The next season, 1933/34, would be the last McCrae had at Paisley and once again he was in dispute with John Morrison and boardroom, this time, over his pay and contract length following his sensational season prior to this campaign. With the team struggling once more, the Bridge of Weir man only managed seven league goals, but played in the 1934 Scottish Cup mauling by Rangers in April 1934 before appearing in his final match for the club on the last day of the season as Saints were thrashed 6-0 at Central Park by Cowdenbeath. It was as unfitting an end to a legendary career as there will ever be.

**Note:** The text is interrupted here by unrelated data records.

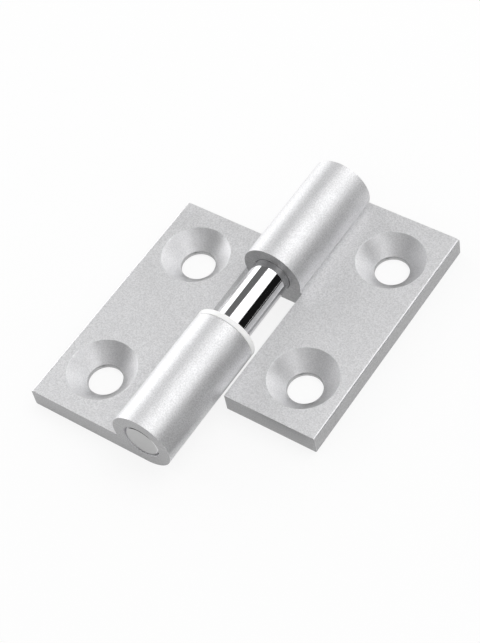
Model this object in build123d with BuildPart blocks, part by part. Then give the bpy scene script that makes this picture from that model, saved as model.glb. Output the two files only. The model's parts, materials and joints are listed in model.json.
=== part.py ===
from build123d import *
import os

# Lift-off hinge with two countersunk aluminium leaves, a steel pin and a resin washer.
# Millimetres. The pin axis runs along +Y, the leaves lie flat with their undersides at Z = 0,
# and the origin is the bottom centre of the opened hinge with the right leaf drawn part way off.

os.makedirs("parts", exist_ok=True)

# Leaf plate
leaf_length = 40.0          # along the pin, each leaf
leaf_reach = 20.3           # pin axis to outer edge
plate_thickness = 3.3
corner_round = 0.3          # rounding of the profile's outer corners, top and bottom

# Knuckle
knuckle_diameter = 9.8      # its underside is tangent to the leaf's flat underside
knuckle_gap = 0.12          # between a knuckle and the edge cut beside it in the other leaf
left_knuckle_length = 20.3  # measured from the near end of the left leaf
seated_offset = 0.75        # right leaf past the left one when it is pushed home

# Screw holes
hole_diameter = 5.3         # clearance for an M5 countersunk screw
countersink_diameter = 10.6
countersink_angle = 90.0
hole_pitch = 24.0           # along the pin
hole_edge_distance = 7.0    # outer edge to the row of holes

# Pin
pin_diameter = 6.0
pin_recess = 0.1            # near end of the pin below the left knuckle's end
pin_setback = 0.65          # free end below the right knuckle's end when pushed home
pin_near_chamfer = 0.4
pin_lead_in = 0.6           # chamfer at the free end, leads the lift-off leaf on
running_clearance = 0.05    # radial, pin in the turning bores

# Washer
washer_thickness = 0.9
washer_end_play = 0.05      # between the left knuckle's end and the washer

# Pose shown
draw_off = 12.8             # right leaf slid along the pin from level with the left one

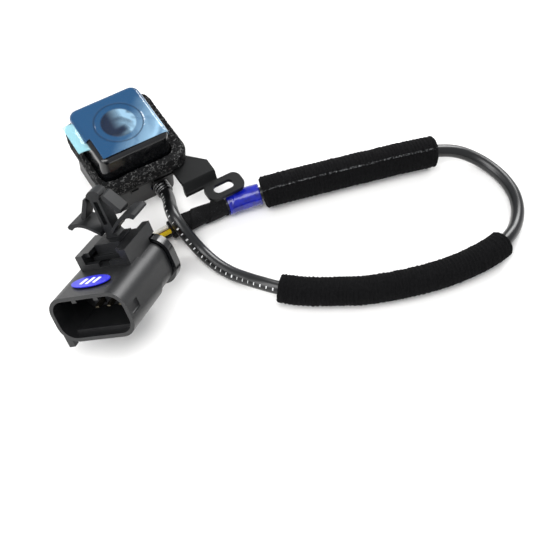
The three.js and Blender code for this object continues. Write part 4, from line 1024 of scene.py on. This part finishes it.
# ---------------------------------------------------------------- table, light and camera
# A pale matt table in a bright room: one large soft light on the right, one on the left, one above, and a
# pale surround that the glossy parts mirror. The camera looks down on the object from the front left.

CAMERA_AT = (-0.0808, -0.18794, 0.2717)
CAMERA_DOWN = math.radians(58.99)
CAMERA_TURN = math.radians(36.46)         # from +Y towards +X
CAMERA_ROLL = math.radians(4.32)
LENS_MM = 60.66                           # on a 36 mm sensor

floor = bmesh.new()
bmesh.ops.create_grid(floor, x_segments=2, y_segments=2, size=1.5)
mesh = bpy.data.meshes.new("table")
floor.to_mesh(mesh)
floor.free()
laminate, tree, shader = new_material("table_laminate_pale", "#F1F0EE", 0.6)
grain(tree, shader, 0.8, 0.01)
mesh.materials.append(laminate)
table = bpy.data.objects.new("table", mesh)
bpy.context.scene.collection.objects.link(table)

world = bpy.data.worlds.new("room")
world.use_nodes = True
surround = world.node_tree.nodes["Background"]
surround.inputs["Color"].default_value = colour("#F4F6FA")
surround.inputs["Strength"].default_value = 0.7
bpy.context.scene.world = world
bpy.context.scene.view_settings.view_transform = "Standard"

for name, at, size, power in (("window", (0.75, 0.45, 0.55), 0.5, 9),
                              ("fill", (-0.7, -0.1, 0.5), 0.5, 3.5),
                              ("ceiling", (-0.3, -0.15, 0.9), 0.6, 6.5)):
    light = bpy.data.lights.new(name, "AREA")
    light.size = size
    light.energy = power
    lamp = bpy.data.objects.new(name, light)
    lamp.location = at
    lamp.rotation_euler = (-Vector(at)).to_track_quat("-Z", "Y").to_euler()
    bpy.context.scene.collection.objects.link(lamp)

forward = Vector((math.sin(CAMERA_TURN) * math.cos(CAMERA_DOWN),
                  math.cos(CAMERA_TURN) * math.cos(CAMERA_DOWN),
                  -math.sin(CAMERA_DOWN)))
level = Vector((math.cos(CAMERA_TURN), -math.sin(CAMERA_TURN), 0))
above = level.cross(forward)
right = math.cos(CAMERA_ROLL) * level + math.sin(CAMERA_ROLL) * above
up = math.cos(CAMERA_ROLL) * above - math.sin(CAMERA_ROLL) * level
lens_data = bpy.data.cameras.new("camera")
lens_data.lens = LENS_MM
lens_data.sensor_width = 36
camera = bpy.data.objects.new("camera", lens_data)
camera.matrix_world = Matrix.Translation(CAMERA_AT) @ Matrix((right, up, -forward)).transposed().to_4x4()
bpy.context.scene.collection.objects.link(camera)
bpy.context.scene.camera = camera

Davie McCrae scored the last of his 251 Saints goals against Partick Thistle at Firhill six days before this Fife embarrassment, also the venue of his first ever goal for the club ten years beforehand. His final goal at Paisley was during a 4-0 Scottish Cup victory against Brechin on the third of February 1934 and in the summer McCrae was released and signed for Liverpool based club, New Brighton, but also had spells with Darlington and Queen of the South before working for Saints as assistant trainer in 1937 and then trainer outright in 1939, a position he held for many years after war.
Season 1934/35 was therefore the first Saints had played without either Dunky Walker or McCrae in the squad since 1921, and the club was relegated for the first ever time. This is unlikely to be a coincidence and similar to Jamie Thomson, McCrae was the backbone and leader of a great Saints side for many years.
Although he may have had a stormy relationship with people above him at the club, Davie McCrea remained an absolute hero to the Paisley public and never let his personal relationships get in the way of his job of scoring goals for St Mirren at any point. We will genuinely never see his like again in a St Mirren shirt.
McCrae is of course far from forgotten, and like Jock Bradford was inducted posthumously into the clubs hall of fame, but the consistency of his scoring and value to the team should always be remembered meaning the name of Davie McCrae is unlikely to ever be removed from the history of the club.
Thankfully Davie lived a long life after football and passed away in 1976 at home in Kilmalcolm.